Schrodinger didn't just reject the notion of a dead and alive cat, he also rejected the decayed and non-decayed atom (until observed). Contradictions are all impossible; life is irrelevant.
The problem is, the CI does seem to get good results, even on a macro scale (linky).
I continue to disagree that quantum superposition is applicable in such an experiment. To take that to another level, and following with superposition, I am both sitting in my chair and not sitting in my chair at this very moment. That is ridiculous. I know I am sitting in my chair even though there is no observer to interfere with my state. Or even take it with sleeping. I fall asleep in my bed and remain in my bed regardless of whether that state is observed.

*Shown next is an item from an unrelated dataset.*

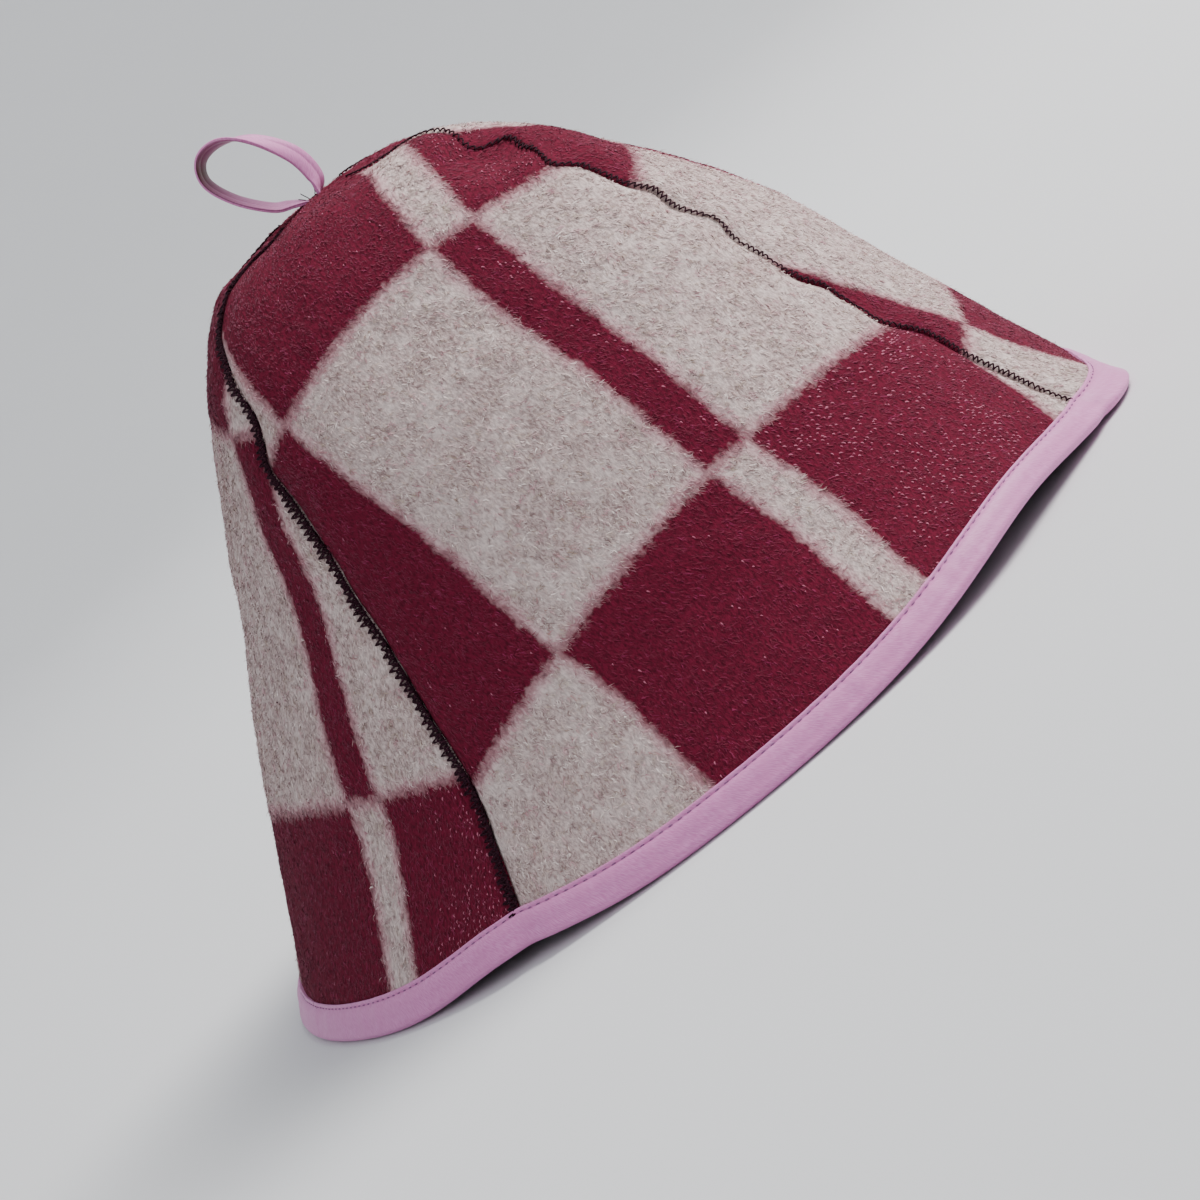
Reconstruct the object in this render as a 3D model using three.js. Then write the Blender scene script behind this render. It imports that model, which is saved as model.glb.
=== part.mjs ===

And to even take it one step further, with Schrodinger's experiment the cat would be an observer of the event and would negate the concept of superposition in and of itself, ergo the cat could not be alive and dead at the same moment. Many physicists have even noted that observation forces the object to take a single state and as a living entity the cat would be an observer and would negate superposition.
I am both sitting in my chair and not sitting in my chair at this very moment.
What is the probability of you not sitting in your chair, based on experimentation? Zero. So you're sitting.
Schrodinger's experiment the cat would be an observer of the event
In some forms of Schrodinger's cat, the cat is knocked unconscious first in order to avoid just such an issue. I don't care enough to look up if that was in the original experiment.
And I would tend to agree with Steven Weinberg who agrees that CI is ridiculous, or at least faulty at best, as well as with what Ken (from your link, and I'm a member on physicsforums as well) put from the text he was citing in that superposition only exists from the position of the observer. Again, the cat is not in superposition, it is alive until it is dead, whether or not it is observed. However if you have not observed the cat then the probability of it being alive or dead is 50/50, but your observation alone does not determine the outcome of the experiment, which is what I have been trying to explain to you.